Concrètement, on a une histoire qui raconte le destin croisé de deux personnages: L et Antoine, mais à mon sens, Xavier est tout aussi important dans le récit, bien que secondaire par le nombre de lignes qui lui sont dédiées. Ces personnages se rencontreront plus ou moins grâce à Antoine, véritable protagoniste du récit.
Pour comprendre l'idée du livre -selon moi-, on découvre trois personnages, trois façons d'habiter le monde, qui se révèlent au final complémentaires (un empire dans un empire) là où on aurait tendance à les confronter. Comment? Antoine est attaché parlementaire, son empire, sa forteresse à lui, c'est les institutions politiques démocratiques, il est réformiste et a espoir en la mutabilité de la société démocratique. L est surtout hackeuse dans son temps libre, elle fait parti des gens du "dedans" et cela lui confère l'aura de la révolutionnaire, celle qui change le monde par la destruction des faits établis, ce qui coûte la prison à son compagnon de route. Puis on a Xavier, le looser aux yeux d'Antoine qui a quitté les études supérieures pour créer une pseudo fausse ZAD, il est le symbole du vaincu, celui qui essaie d'accepter l'idée de l'échec pour construire un semblant de quelque chose, quitte à ce que ne soit ni grand mais mémorable, mais au moins existant (contrairement au livre d'Antoine par exemple).
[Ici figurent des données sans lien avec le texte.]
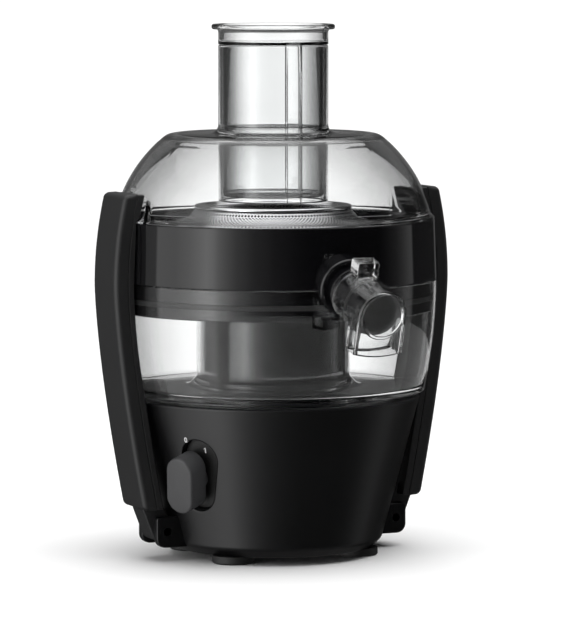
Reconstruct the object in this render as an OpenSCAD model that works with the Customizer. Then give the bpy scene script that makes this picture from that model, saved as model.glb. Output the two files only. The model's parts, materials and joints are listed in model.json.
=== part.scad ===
// Compact centrifugal juicer: tapered motor base, ring-shaped pulp container, juice collector with a
// spout, bell-shaped sieve, domed lid with a feed tube, pusher and two arms that clamp the stack.
// Millimetres. Z is up, the drive axis is the Z axis, the table is Z = 0 and the spout points to -Y.

/* [Stack heights] */
// Height of the rubber feet
foot_h = 5; // [4:0.5:8]
// Height of the base housing above the feet
base_h = 95; // [79:1:114]
// Height of the pulp container from its underside to its rim
container_h = 70.5; // [60:0.5:84]
// Height of the collector's outer band
band_h = 37.5; // [34:0.5:45]
// Height of the lid's dome above the band
dome_h = 53; // [46:0.5:60]
// Height of the feed tube above the dome
tube_h = 55; // [40:1:70]

/* [Radii] */
// Outer radius of the bowl where the band meets the container
bowl_r = 102.5; // [94:0.5:123]
// Outer radius of the base housing just above its bottom corner
base_foot_r = 68.5; // [64:0.5:76]
// Outer radius of the motor tower
tower_r = 45.5; // [44:0.5:54]
// Outer radius of the feed tube
tube_r = 34.4; // [29:0.2:38]
// Outer radius of the sieve's top rim
sieve_top_r = 49.5; // [47:0.5:54]
// Outer radius of the sieve's lower ring
sieve_low_r = 79; // [70:0.5:84]

/* [Walls and fits] */
// Wall of the base, the collector, the lid and the arms
wall = 2.5; // [2:0.1:3]
// Wall of the clear container
clear_wall = 2.2; // [1.8:0.1:2.6]
// Gap between parts that lift off each other
lift_gap = 0.4; // [0.3:0.05:0.6]
// Gap between the arms and the stack they clamp
arm_gap = 0.8; // [0.6:0.1:1.2]
// Radial clearance of shafts and pins that turn
run_gap = 0.05; // [0.02:0.01:0.08]
// Radial clearance of pieces that are fixed in their seats
seat_gap = 0.02; // [0.02:0.01:0.05]

/* [Spout] */
// Outer radius of the spout tube
spout_r = 13.9; // [11.5:0.1:16]
// Length of the spout tube outside the band
spout_len = 50; // [44:1:60]
// Slope of the spout below the horizontal
spout_slope = 16; // [10:1:22]
// Length of the nozzle's outlet below the spout axis
outlet_drop = 26; // [22:0.5:30]

/* [Arms] */
// Width of an arm around the bowl
arm_w = 36; // [30:1:44]
// Thickness of an arm at its edges
arm_t = 13.5; // [12:0.5:16]
// How far the arms bulge past the bowl
arm_bulge = 12.1; // [11.5:0.1:14]
// Radius of the pivot pins
pivot_pin_r = 2.5; // [2:0.1:3]

/* [Control knob] */
// Direction of the knob, counted from the front towards the left arm
knob_az = 62; // [56:1:64]
// Length of the knob's grip
knob_len = 36.5; // [30:0.5:40]
// Width of the knob's grip
knob_w = 19.3; // [16:0.1:22]
// Height of the knob above the housing wall
knob_h = 16; // [12:0.5:20]

/* [Motor] */
// Radius of the motor shaft
shaft_r = 4; // [3.5:0.1:4.5]
// Outer radius of the stator core
stator_r = 36; // [35:0.5:40]
// Outer radius of the rotor core
rotor_r = 20; // [18:0.5:20.5]
// Outer radius of the bearings
bearing_r = 11; // [10.5:0.5:12]

/* [Hidden] */
$fn = 64;
eps = 0.01;

// Levels of the stack
deck_z = foot_h + base_h;
ledge_h = 3;
container_z = deck_z + ledge_h;
band_z = container_z + container_h;
lid_z = band_z + band_h;
dome_z = lid_z + dome_h;
tube_top_z = dome_z + tube_h;
tower_top_z = band_z - 15.5;
skirt_z = band_z - 19.5;
trough_z = band_z - 6;
trough_t = 2.5;

// Base housing
base_top_r = bowl_r - 10.5;
base_corner = 6;
base_foot_z = foot_h + base_corner;
base_slope = (base_top_r - base_foot_r) / (deck_z - base_foot_z);
base_tilt = atan(base_slope);
deck_edge = 2;
cover_t = 2.5;
cover_r = base_foot_r - 8;
foot_r = 13;
foot_ring_r = base_foot_r - 14.5;
foot_angles = [52, 128, 232, 308];
boss_angles = [25, 155, 205, 335];
boss_ring_r = cover_r - 5.5;
boss_h = 12;
screw_r = 1.5;
screw_head_r = 3;
screw_head_t = 1.6;
gland_z = foot_h + 20;
gland_r = 6;
gland_bore_r = 3.6;
gland_in = wall + base_slope * (gland_r + 1) + 0.65;
gland_out = base_slope * (gland_r + 2) + 0.4;
gland_len = gland_in + gland_out + 1.5;
gland_rim_t = 2;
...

Donc voilà, idée très dans l'ère du temps, chacun vit dans sa bulle, oh, bah elles sont pas incompatibles, apprendre de l'autre, bla bla bla.


Ce qui est très très regrettable avec ce roman à mes yeux, c'est l'absence de direction clairement établie du récit. C'est très bien de voir des personnages vivre, être encrés dans le réel, le vrai, celui des Gilets, mais ça n'empêche que je me demande à quoi cela sert de raconter la vie d'un personnage fictif. Apprendre de lui, éprouver de l'empathie, de l'identification, montrer une voie à suivre, ou non, bref, le personnage, c'est un peu le crash test qu'on ne peut pas être. Il est celui qui fait à notre place pour voir ce que ça fait, une figure à laquelle on s'attache, ou non, vers laquelle on tend, qui montre une conception d'une chose pour nous apprendre de celle-ci, nous forcer à nous positionner (je ferais pas comme lui... moi je ferais pareil...).
Mais ici, quoi? Les deux destins principaux se croisent, puis tournent autour et tissent un morceau de chemin ensemble, puis l'un tend vers le troisième personnage et l'histoire termine vers la réunion autour de la ZAD. Entre la première et la dernière page? Que des descriptions attendues, conventionnelles, normales, de personnages inattendues, anormaux. Sérieusement, on parle d'une hackeuse géniale, d'un mec qui a établi une fucking ZAD, un gars qui pense au pouvoir pour changer en mieux la société (bon, il est au PS...).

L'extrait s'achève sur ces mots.